太陽系外生命体や宇宙人の存在を予見
私事で恐縮だが、私は歴史少年かつ天文少年で、昼は古墳を巡り、夜は晴れれば、星を眺めた。だから、前方後円墳はなぜあんな形をしているのか、と聞かれれば、こう答える。諸説あるが、あれは古墳時代人の宇宙観を反映しているかもしれない。天円地方説といって「天は円形、地は方形」という古代中国製の宇宙観を一つに集約した形ではないか。そうなのである。室町時代まで、日本人に大地が球体との宇宙観(地球説)はなかった。そこへ西洋からキリスト教宣教師などがきた。織田信長には地球儀を渡し、信長はすぐに地が球体であると理解した。太陽も月も球体だ。月食の時、地の影が月面に見えるのが証拠だ。そんなふうに言われれば賢い人なら「理にかなっている」と思う。
西暦一六〇〇年頃、宣教師のマテオ・リッチが中国(明)で世界地図を漢訳し、解説に我々の居場所を「地球」と記した。この地図はすぐ日本に入った。一七〇八年には日本で「世界万国地球図」なる地図が発行され、翌年、新井白石が密入国宣教師シドッティを尋問し、後に『西洋紀聞』に「地球(テマリ)の周囲」などと書いた。この時分から、日本の知識人の一部は「自分は中国や日本を中心とした四角い『天下』ではなく、球体の乗り物『地球』にいる」と知った。日本における用語としての「地球」の歴史はせいぜい四百年だろう。
ただ本書には、そんなことは書いていない。本書が扱うのは、江戸後期の、さらに高度になった西洋「宇宙論」の日本への取り入れである。絵師の司馬江漢、翻訳家の志筑忠雄、金貸しの番頭・山片蟠桃(ばんとう)の三人が、道楽で、それをやった。

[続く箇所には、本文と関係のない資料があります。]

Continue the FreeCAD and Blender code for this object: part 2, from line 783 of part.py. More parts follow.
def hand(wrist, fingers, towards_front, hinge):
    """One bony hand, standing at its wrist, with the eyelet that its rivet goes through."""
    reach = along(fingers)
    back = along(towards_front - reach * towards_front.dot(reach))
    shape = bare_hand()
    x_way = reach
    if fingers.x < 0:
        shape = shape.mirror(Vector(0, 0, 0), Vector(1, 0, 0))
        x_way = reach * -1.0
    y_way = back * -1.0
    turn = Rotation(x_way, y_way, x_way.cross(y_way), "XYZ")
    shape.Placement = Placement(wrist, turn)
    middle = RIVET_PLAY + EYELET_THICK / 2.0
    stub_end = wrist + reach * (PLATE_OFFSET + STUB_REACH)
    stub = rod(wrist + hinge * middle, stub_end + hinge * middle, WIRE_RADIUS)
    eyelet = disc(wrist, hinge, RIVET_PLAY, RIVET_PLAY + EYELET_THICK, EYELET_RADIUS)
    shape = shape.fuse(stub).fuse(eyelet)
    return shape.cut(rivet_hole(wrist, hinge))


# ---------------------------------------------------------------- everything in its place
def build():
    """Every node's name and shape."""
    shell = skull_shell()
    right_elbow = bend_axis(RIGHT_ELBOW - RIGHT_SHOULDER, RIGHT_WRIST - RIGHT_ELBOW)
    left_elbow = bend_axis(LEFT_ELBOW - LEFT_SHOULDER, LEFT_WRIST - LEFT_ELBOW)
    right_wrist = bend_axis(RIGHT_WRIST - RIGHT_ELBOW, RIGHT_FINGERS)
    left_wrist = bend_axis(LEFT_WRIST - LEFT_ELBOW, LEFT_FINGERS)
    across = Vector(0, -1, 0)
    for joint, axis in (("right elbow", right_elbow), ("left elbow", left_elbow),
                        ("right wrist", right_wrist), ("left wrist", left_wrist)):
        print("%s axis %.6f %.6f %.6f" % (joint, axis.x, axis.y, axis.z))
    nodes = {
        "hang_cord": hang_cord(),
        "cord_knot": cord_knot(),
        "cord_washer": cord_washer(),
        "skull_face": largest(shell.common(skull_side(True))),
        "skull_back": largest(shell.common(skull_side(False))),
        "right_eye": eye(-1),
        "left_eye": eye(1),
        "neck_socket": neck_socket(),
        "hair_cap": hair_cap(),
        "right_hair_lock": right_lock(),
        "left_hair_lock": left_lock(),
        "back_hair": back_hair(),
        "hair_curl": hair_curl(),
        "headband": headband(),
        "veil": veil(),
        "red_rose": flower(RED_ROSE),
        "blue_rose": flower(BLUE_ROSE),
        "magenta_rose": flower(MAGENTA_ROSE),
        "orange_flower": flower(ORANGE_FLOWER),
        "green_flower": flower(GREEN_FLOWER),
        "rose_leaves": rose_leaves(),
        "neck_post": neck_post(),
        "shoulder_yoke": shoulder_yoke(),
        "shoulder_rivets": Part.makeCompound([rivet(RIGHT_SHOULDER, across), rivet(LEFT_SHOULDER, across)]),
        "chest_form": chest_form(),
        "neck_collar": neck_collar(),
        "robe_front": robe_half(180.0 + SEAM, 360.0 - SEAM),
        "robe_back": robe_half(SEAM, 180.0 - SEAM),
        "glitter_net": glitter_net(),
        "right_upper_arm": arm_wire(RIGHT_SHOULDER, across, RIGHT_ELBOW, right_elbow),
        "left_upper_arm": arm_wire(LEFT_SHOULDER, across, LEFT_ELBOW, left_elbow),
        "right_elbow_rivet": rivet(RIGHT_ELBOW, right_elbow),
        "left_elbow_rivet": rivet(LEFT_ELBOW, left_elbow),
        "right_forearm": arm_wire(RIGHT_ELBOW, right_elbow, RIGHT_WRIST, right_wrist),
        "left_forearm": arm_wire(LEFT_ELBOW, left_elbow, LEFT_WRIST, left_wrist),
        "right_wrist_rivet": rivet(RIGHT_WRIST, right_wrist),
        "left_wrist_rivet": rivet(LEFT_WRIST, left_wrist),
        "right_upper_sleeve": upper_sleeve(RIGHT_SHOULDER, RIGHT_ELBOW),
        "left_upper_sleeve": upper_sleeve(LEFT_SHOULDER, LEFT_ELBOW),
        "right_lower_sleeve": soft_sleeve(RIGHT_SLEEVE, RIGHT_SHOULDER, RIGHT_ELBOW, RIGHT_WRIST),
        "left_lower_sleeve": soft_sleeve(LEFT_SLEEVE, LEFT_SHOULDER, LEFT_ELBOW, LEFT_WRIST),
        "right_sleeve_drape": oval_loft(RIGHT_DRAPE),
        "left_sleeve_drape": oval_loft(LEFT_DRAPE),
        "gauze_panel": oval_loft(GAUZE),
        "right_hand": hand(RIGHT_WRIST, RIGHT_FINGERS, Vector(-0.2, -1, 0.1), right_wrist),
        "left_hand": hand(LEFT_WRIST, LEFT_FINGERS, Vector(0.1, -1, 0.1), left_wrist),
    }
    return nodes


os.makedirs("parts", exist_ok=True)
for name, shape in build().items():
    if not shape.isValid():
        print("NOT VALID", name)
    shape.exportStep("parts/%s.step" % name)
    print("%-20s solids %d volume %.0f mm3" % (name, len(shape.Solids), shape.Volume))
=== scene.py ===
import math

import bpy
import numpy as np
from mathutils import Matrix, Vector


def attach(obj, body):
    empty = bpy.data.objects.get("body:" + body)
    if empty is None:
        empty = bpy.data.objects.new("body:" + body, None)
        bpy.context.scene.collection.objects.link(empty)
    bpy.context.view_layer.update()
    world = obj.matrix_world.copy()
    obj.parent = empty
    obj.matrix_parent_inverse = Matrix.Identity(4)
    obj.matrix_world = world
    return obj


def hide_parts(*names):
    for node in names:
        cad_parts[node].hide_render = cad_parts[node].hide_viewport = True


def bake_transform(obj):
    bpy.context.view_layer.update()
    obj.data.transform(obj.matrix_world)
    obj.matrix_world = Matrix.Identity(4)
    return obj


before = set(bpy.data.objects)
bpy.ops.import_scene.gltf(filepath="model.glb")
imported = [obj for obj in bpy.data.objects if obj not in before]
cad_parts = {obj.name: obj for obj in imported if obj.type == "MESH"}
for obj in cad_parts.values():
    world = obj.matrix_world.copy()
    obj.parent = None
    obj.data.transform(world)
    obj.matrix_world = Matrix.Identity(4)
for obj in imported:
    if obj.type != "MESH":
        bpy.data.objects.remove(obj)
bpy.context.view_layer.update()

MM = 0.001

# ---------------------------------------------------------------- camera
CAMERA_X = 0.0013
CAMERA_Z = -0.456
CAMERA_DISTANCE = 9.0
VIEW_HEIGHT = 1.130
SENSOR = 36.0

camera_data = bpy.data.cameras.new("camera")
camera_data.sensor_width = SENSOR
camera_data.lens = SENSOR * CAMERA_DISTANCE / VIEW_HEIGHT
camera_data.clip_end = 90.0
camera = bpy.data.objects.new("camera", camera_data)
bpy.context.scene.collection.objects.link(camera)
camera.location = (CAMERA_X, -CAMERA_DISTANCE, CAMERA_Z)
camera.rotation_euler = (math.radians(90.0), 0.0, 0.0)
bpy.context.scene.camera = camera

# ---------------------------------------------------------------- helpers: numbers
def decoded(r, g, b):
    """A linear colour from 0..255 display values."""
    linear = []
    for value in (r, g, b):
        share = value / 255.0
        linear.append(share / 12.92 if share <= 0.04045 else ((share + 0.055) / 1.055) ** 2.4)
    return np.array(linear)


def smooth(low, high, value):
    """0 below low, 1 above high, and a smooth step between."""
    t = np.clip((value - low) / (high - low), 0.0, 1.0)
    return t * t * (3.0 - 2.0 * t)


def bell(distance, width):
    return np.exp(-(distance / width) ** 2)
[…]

コペルニクスの地動説は18世紀後半、本木良永(りょうえい)ら長崎通詞(通訳官)の仲間内で話題になり、コペルニクスの宇宙論を紹介する翻訳書が一七九二~九三年に出現した。それから五年、十年で、口下手を理由にして通詞をやめていた志筑忠雄がニュートン力学を翻訳で紹介した。
志筑はケプラーの法則や万有引力の法則をきちんと数学的にわかっており、「分子」を造語し「真空」などを科学用語として使いだした。西洋天文学を翻訳しただけではない。志筑は「混沌分判図説」といって、天体が混沌から生まれ、時間とともに分化する独自の仮説を唱えた。宇宙の生成と進化を考える立派な宇宙論だ。ニュートン力学をふまえ、回転運動と重力から天体が生じるさまを見事に言いあてた。西洋では、カントがガスの星雲から太陽系が誕生したとの星雲説を唱え、ラプラスがそれを精密にしたが、志筑はラプラスより三年早いという。志筑の思考は見事で、進化宇宙論の分野では、世界の先端を走っていた。
こうなると、ふつうに大坂の金貸しの番頭のなかにも、すごい人間が出てくる。山片蟠桃だ。山片は大地が球状な理由を重力の働きから説明した。「宇宙には太陽のような星が幾百万もある」。「恒星は皆明界を持ち」その中には「地球に似ている」惑星があって「土があり湿気がある」。虫や魚貝・禽獣が誕生し「人民も必然的に生まれる。だから、諸惑星の皆に人民が存在する」と、太陽系外生命体や宇宙人の存在を予見した。これが二百年ちょっと前、文政期の話である。